Indeed, the pandemic could and should serve as a wake-up call about our treatment of other living beings on this planet. It was the ruthless and cruel live wildlife trade that gave us this pandemic (and others before it). It should therefore be a priority for jurisdictions world-wide to end all wildlife trade, particularly “wet markets” where live wild animals of many species are held in close proximity to people and each other, before being slaughtered and sold as food or for “traditional” medicines. Regardless of cultural norms, this trade is killing people world-wide, subjecting millions of individual animals to unimaginable cruelty and threatening far too many exploited species with extinction; ending it is the only rational option now.

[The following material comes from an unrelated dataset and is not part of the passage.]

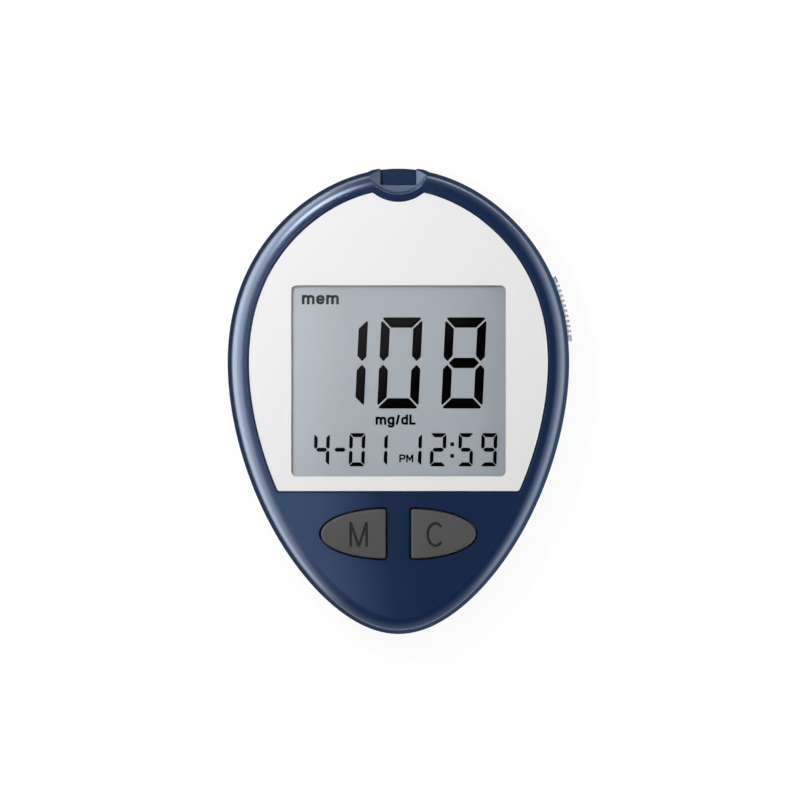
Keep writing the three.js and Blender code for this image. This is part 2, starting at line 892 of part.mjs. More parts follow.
function cellSpring(side) {
  const inset = gap + springWire;
  const extrudePath = new ConeHelix(
    side * (plateSheet + inset - bayHalfX),
    side * (cellBack - inset),
    cellY(side),
    cellHeight,
  );
  const section = new THREE.Shape();
  section.absarc(0, 0, springWire, 0, 2 * Math.PI);
  const steps = springTurns * springTurnSteps;
  const options = { steps, extrudePath, curveSegments: springSides, bevelEnabled: false };
  return solidOf(new THREE.ExtrudeGeometry(section, options));
}

// Sheet contacts in the ends of the bay, with a tail up through the bay's roof
function contactSheet(endSide, lowY, highY, tailY) {
  const [inner, outer] = sorted(endSide * bayHalfX, endSide * (bayHalfX - plateSheet));
  const half = plateSize / 2;
  return join(
    block([inner, lowY, cellHeight - half], [outer, highY, cellHeight + half]),
    block(
      [inner, tailY - tailWidth / 2, cellHeight + half - plateSheet],
      [outer, tailY + tailWidth / 2, boardBottom - gap],
    ),
  );
}

function singleContact(side) {
  const half = plateSize / 2;
  return contactSheet(-1, cellY(side) - half, cellY(side) + half, cellY(side));
}

function bridgeContact() {
  const half = plateSize / 2;
  return contactSheet(1, cellY(-1) - half, cellY(1) + half, bayMiddle);
}

function tailSlots() {
  return [
    [-1, cellY(1)],
    [-1, cellY(-1)],
    [1, bayMiddle],
  ].map(([endSide, tailY]) => {
    const [inner, outer] = sorted(endSide * bayHalfX, endSide * (bayHalfX - plateSheet - gap));
    return block(
      [inner, tailY - tailWidth / 2 - gap, roofBottom - gap],
      [outer, tailY + tailWidth / 2 + gap, boardBottom + overrun],
    );
  });
}

// Rubber keypad under the buttons
function keypadMat() {
  const sheet = eggSolid([
    [padInset, boardTop],
    [padInset, padHeight],
  ]);
  return cut(
    sheet,
    block(
      [-halfWidth, buttonY + buttonHalfWidth, boardTop - overrun],
      [halfWidth, halfLength, padHeight + overrun],
    ),
    block(
      [-halfWidth, -halfLength, boardTop - overrun],
      [halfWidth, buttonY - buttonHalfWidth, padHeight + overrun],
    ),
  );
}

function keyDome(side) {
  const inside = flangeBottom - domeWall;
  const profile = [
    [0, inside],
    [domeTop - domeWall, inside],
    [domeBase - domeWall, padHeight],
    [domeBase, padHeight],
    [domeTop, flangeBottom],
    [0, flangeBottom],
  ].map(([radius, z]) => new THREE.Vector2(radius, z));
  const geometry = new THREE.LatheGeometry(profile, roundSteps);
  geometry.rotateX(Math.PI / 2);
  geometry.translate(side * domeX, buttonY, 0);
  return solidOf(geometry);
}

function button(side) {
  return buttonLevels(side, [
    [flangeWidth, flangeBottom],
    [flangeWidth, flangeTop],
    [0, flangeTop],
    [0, buttonTop - buttonBevel],
    [-buttonBevel, buttonTop],
  ]);
}

// Ejector: ribbed knob outside, stem through the slot, curved carrier inside, arm and pin
function ribbedKnob() {
  const outer = flank.radius + knobProud;
  const base = outer - ribDepth;
  const pitch = ribPitch / flank.radius;
  const half = ribWidth / flank.radius / 2;
  const [start, end] = [radians(knobStartDegrees), radians(knobEndDegrees)];
  const firstRib = (start + end - (ribCount - 1) * pitch) / 2;
  const shape = new THREE.Shape();
  const at = (radius, angle) =>
    shape.lineTo(flank.x + radius * Math.cos(angle), flank.y + radius * Math.sin(angle));
  shape.moveTo(flank.x + outer * Math.cos(start), flank.y + outer * Math.sin(start));
  at(outer, firstRib - pitch + half);
  at(base, firstRib - pitch + half);
  for (let rib = 0; rib < ribCount; rib++) {
    const middle = firstRib + rib * pitch;
    at(base, middle - half);
    at(outer, middle - half);
    at(outer, middle + half);
    at(base, middle + half);
  }
  at(base, firstRib + ribCount * pitch - half);
  at(outer, firstRib + ribCount * pitch - half);
  at(outer, end);
  shape.absarc(flank.x, flank.y, flank.radius - knobWall, end, start, true);
  return prism(shape, knobBottom, knobTop, roundSteps);
}

function ejectorSlider() {
  const stem = flankBand(
    carrierOuter - carrierThickness / 2,
    flank.radius - knobWall / 2,
    stemStartDegrees,
    stemEndDegrees,
    stemBottom,
    stemTop,
  );
  const carrier = flankBand(
    carrierInner,
    carrierOuter,
    carrierStartDegrees,
    carrierEndDegrees,
    stemBottom - 2 * gap,
    stemTop + 2 * gap,
  );
  const riser = flankBand(
    carrierInner + riserInset,
    carrierOuter - riserInset,
    riserStartDegrees,
    carrierEndDegrees - gapDegrees,
    stemTop,
    armTop,
  );
  const pin = rod(armPinX, armPinY, pusherBottom, armTop, armPinRadius, armPinRadius, smallRoundSteps);
  return join(ribbedKnob(), stem, carrier, riser, ejectorArm(), pin);
}

// Straight bar from the riser to the pin, round at the pin's end
function ejectorArm() {
  const middle = radians((riserStartDegrees + carrierEndDegrees) / 2);
  const reach = carrierInner + carrierThickness / 2;
  const root = [flank.x + reach * Math.cos(middle), flank.y + reach * Math.sin(middle)];
  const angle = Math.atan2(armPinY - root[1], armPinX - root[0]);
  const side = [-Math.sin(angle) * armHalfWidth, Math.cos(angle) * armHalfWidth];
  const shape = new THREE.Shape();
  shape.moveTo(root[0] + side[0], root[1] + side[1]);
  shape.lineTo(root[0] - side[0], root[1] - side[1]);
  const quarter = Math.PI / 2;
  shape.absarc(armPinX, armPinY, armHalfWidth, angle - quarter, angle + quarter, false);
  return prism(shape, armBottom, armTop, smallRoundSteps);
}

// Pusher: a sliding plate with a cross slot for the ejector's pin and a nose behind the strip
function stripPusher() {
  const slotHalf = armPinRadius + gap;
  const low = armPinY - slotHalf - pusherRail;
  const high = armPinY + slotHalf + pusherRail;
  const slotLeft = armPinTurned.x - armPinRadius - 2 * gap;
  const slotRight = armPinX + armPinRadius + gap;
  const plate = block([-earOuterX, low, pusherBottom], [slotRight + pusherRail, high, pusherHeight]);
  const guideLow = guidePinY - pusherTravel - guideHalf;
  const ears = [1, -1].map((side) => {
    const [left, right] = sorted(side * earInnerX, side * earOuterX);
    return block([left, guideLow - pusherRail, pusherBottom], [right, earEndY, pusherHeight]);
  });
  const tongueEndY = socketStart - noseFromSocket;
  const tongue = block(
    [-tongueHalfWidth, low, pusherBottom],
    [tongueHalfWidth, tongueEndY, pusherHeight],
  );
  const nose = block(
    [-tongueHalfWidth, tongueEndY - noseLength, pusherBottom],
    [tongueHalfWidth, tongueEndY, stripTop - gap / 2],
  );
  const crossSlot = block(
    [slotLeft, armPinY - slotHalf, pusherBottom - overrun],
    [slotRight, armPinY + slotHalf, pusherHeight + overrun],
  );
  const guideSlots = [1, -1].map((side) =>
    block(
      [side * guidePinX - guideHalf, guideLow, pusherBottom - overrun],
      [side * guidePinX + guideHalf, guidePinY + guideHalf, pusherHeight + overrun],
    ),
  );
  return cut(join(plate, ...ears, tongue, nose), crossSlot, ...guideSlots);
}

function guidePin(side) {
  const x = side * guidePinX;
  const neck = pusherHeight + gap;
  return join(
    rod(x, guidePinY, boardTop, neck, guidePinRadius, guidePinRadius, smallRoundSteps),
    rod(x, guidePinY, neck, neck + guideHeadHeight, guideHeadRadius, guideHeadRadius, smallRoundSteps),
  );
}

// Battery door: plate, round pivot edge with two pins, latch tab and finger grips
function batteryDoor() {
  const halfX = bayHalfX + doorLap - gap;
  const plate = block([-halfX, doorEndY, doorLift], [halfX, doorPivotY, doorInside]);
  const barrelHalf = bayHalfX - gap;
  const barrel = barX(-barrelHalf, barrelHalf, doorPivotY, doorPivotLift, doorPivotRadius);
  const pinHalf = bayHalfX + doorLap + doorPinLength;
  const pins = barX(-pinHalf, pinHalf, doorPivotY, doorPivotLift, doorPinRadius, smallRoundSteps);
  const latch = block(
    [-latchHalfWidth, bayLow + latchInset, doorInside],
    [latchHalfWidth, bayLow + latchInset + latchThickness, doorInside + latchHeight],
  );
  const grips = Array.from({ length: gripCount }, (_, i) => {
    const y = doorEndY + gripPitch * (i + 1);
    return block(
      [-gripHalfWidth, y, doorLift - overrun],
      [gripHalfWidth, y + gripWidth, doorLift + gripDepth],
    );
  });
  return cut(join(plate, barrel, pins, latch), ...grips);
}

// Case screw with a cross drive
function caseScrew([x, y]) {
  const half = screwDriveWidth / 2;
  const reach = screwDriveLength / 2;
  const depth = screwHeadLift + screwDriveDepth;
  return cut(
    join(
      rod(x, y, screwHeadLift, screwSeat, screwHeadRadius),
      rod(x, y, screwSeat, screwSeat + screwLength, screwShankRadius, screwShankRadius, smallRoundSteps),
    ),
    block([x - reach, y - half, screwHeadLift - overrun], [x + reach, y + half, depth]),
    block([x - half, y - reach, screwHeadLift - overrun], [x + half, y + reach, depth]),
  );
}

function piece(name, solid, material) {
  const mesh = new THREE.Mesh(geometryOf(solid), material);
  mesh.name = name;
  return mesh;
}

function build() {
  const meter = new THREE.Group();
  meter.add(
    piece("front_cover", frontCover(), navy),
    piece("back_cover", backCover(), navy),
    piece("face_plate", facePlate(), silver),
    piece("display_lens", displayLens(), glass),
    piece("lcd_panel", lcdPanel(), glass),
    piece("lcd_holder", lcdHolder(), whiteNylon),
    piece("lcd_connector", lcdConnector(), rubber),
    piece("main_board", mainBoard(), boardGreen),
    piece("processor_chip", processorChip(), black),
    piece("clock_crystal", clockCrystal(), steel),
    piece("buzzer_disc", buzzerDisc(), black),
    piece("strip_connector", stripConnector(), black),
    piece("battery_1", cell(1), cellWrap),
    piece("battery_2", cell(-1), cellWrap),
    piece("battery_spring_1", cellSpring(1), steel),
    piece("battery_spring_2", cellSpring(-1), steel),
    piece("battery_contact_1", singleContact(1), steel),
    piece("battery_contact_2", singleContact(-1), steel),
    piece("battery_bridge", bridgeContact(), steel),
    piece("keypad_mat", keypadMat(), rubber),
    piece("memory_dome", keyDome(-1), rubber),
    piece("clear_dome", keyDome(1), rubber),
    piece("memory_button", button(-1), charcoal),
    piece("clear_button", button(1), charcoal),
    piece("ejector_slider", ejectorSlider(), lightGrey),
    piece("strip_pusher", stripPusher(), whiteNylon),
    piece("guide_pin_left", guidePin(-1), steel),
    piece("guide_pin_right", guidePin(1), steel),
    piece("battery_door", batteryDoor(), navy),
  );
  contactPlacesX.forEach((x, i) => {
    meter.add(piece(`strip_contact_${i + 1}`, stripContact(x), gold));
  });
  screwPlaces().forEach((place, i) => {
    meter.add(piece(`case_screw_${i + 1}`, caseScrew(place), steel));
  });
  return meter;
}

export default build();
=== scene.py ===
import math

import bpy
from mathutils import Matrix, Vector
from mathutils.bvhtree import BVHTree
from mathutils.interpolate import poly_3d_calc

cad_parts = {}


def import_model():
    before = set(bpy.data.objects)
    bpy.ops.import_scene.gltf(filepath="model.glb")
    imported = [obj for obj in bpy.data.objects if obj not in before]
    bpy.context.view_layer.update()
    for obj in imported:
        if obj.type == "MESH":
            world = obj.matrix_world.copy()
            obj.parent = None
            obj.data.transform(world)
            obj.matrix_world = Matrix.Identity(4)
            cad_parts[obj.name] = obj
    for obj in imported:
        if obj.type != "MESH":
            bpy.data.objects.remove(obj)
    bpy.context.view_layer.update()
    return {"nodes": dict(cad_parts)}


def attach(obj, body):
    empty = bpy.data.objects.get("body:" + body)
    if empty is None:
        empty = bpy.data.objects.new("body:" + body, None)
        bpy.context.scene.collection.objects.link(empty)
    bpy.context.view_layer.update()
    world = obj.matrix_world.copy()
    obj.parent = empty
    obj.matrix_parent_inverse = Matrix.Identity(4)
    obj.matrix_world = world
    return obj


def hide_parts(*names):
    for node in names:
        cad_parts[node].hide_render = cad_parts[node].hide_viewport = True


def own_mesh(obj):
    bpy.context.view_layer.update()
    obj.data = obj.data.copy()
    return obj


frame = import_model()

# Lengths are in millimetres, and MM turns them into metres where a mesh is made
MM = 0.001
nodes = frame["nodes"]

# Fineness
EGG_STEPS = 288
CORNER_STEPS = 6
ROUND_STEPS = 64
OVERRUN = 2.0  # how far a cutter passes the face that it opens
LIP_SLOPE = math.radians(10)  # a rounded rim meets its face at this angle
RIM = 0.2  # roundness of most rims

# Case outline, an egg: x = half width * cos(t) * shape(sin(t)), y = half length * sin(t)
HALF_LENGTH = 44.0
HALF_WIDTH = 32.3
EGG_SHARES = (0.984, 0.183, -0.013, -0.04, -0.071)

# Case section
GAP = 0.3
WALL = 2.2
FLOOR = 2.0
BACK_INSET = 5.0
BACK_RISE = 9.0
PARTING = 10.5
PARTING_GROOVE = 0.5
CREASE_INSET = 0.87
BAND_RISE = 3.2
SHOULDER_INSET = 3.3
SHOULDER_SLOPE = math.radians(50)
SHOULDER_RADIUS = (SHOULDER_INSET - CREASE_INSET) / math.sin(SHOULDER_SLOPE)
INNER_CHAMFER = 1.6

# Heights
BAY_ROOF = 12.9
BOARD_BOTTOM = 13.4
BOARD_TOP = 14.6
PORT_FLOOR = 16.4
STRIP_TOP = 17.4
CEILING = 18.8
PANEL_TOP = 18.5
LENS_SEAT = 19.3
LENS_TOP = 20.2
PLATE_SEAT = 20.3
FACE = 20.8
CREASE = FACE - SHOULDER_RADIUS * (1 - math.cos(SHOULDER_SLOPE))
PLATE_TOP = 21.1
BUTTON_TOP = 22.0
FLANGE_BOTTOM = 17.6
FLANGE_TOP = 18.5
DOME_FOOT = 15.2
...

In addition, DFE repeats its ongoing request to European authorities to phase out the captive display of cetaceans. These wide-ranging species are functional and competent in their own ecosystems; they do not need human care. When they are given over to it, through capture or captive breeding, they may die en masse simply because our artificial constructs, including our economy and our international diplomatic relations, temporarily fail. If dolphinaria abandon their animals as a result of this pandemic, or cull them even for mercy’s sake, then they should not be allowed to “restock” their exhibits, from the wild or through captive breeding. Our entertainment and recreation—the primary purposes of cetacean exhibits (most of which include performances and/or swimming encounters), regardless of any secondary research or conservation they may conduct—do not justify the acute suffering or death captive cetaceans risk when money for their care runs short.

Countries have already begun to reconsider their relationship with captive cetaceans, enacting laws and changing policies to limit or end their display. Society generally needs to stop thinking other beings on this planet need us. They not only do not need us, they fare far better without us—witness how many urban areas are being revisited by wildlife not seen in decades because people and vehicles are at record low levels on the streets of cities and towns during the lockdown. The same is likely true of waterways where beach-goers and ship and boat traffic have declined. When it comes to captive wildlife, including cetaceans, we must not return to “business as usual” when the pandemic is over and the economy reopens. Tourism must move beyond commodifying wildlife, ending an ongoing and inescapable cycle where animals are abandoned when economic times get tough but exploited anew when good times come again. It would be yet another tragedy if we miss this opportunity—however devastating its origin—to break the cycle and change the way we relate to wildlife for the better.

DFE will continue to monitor the impact of the pandemic on dolphinaria and the wildlife in their care and respond as needed. Once again, our members’ thoughts are with those suffering during this difficult time.


[1] For sea pen facilities, none of which exist in Europe, release may be an option, but cetaceans who have not been rehabilitated would be unlikely to survive a release where they are expected to fend for themselves in unfamiliar habitat.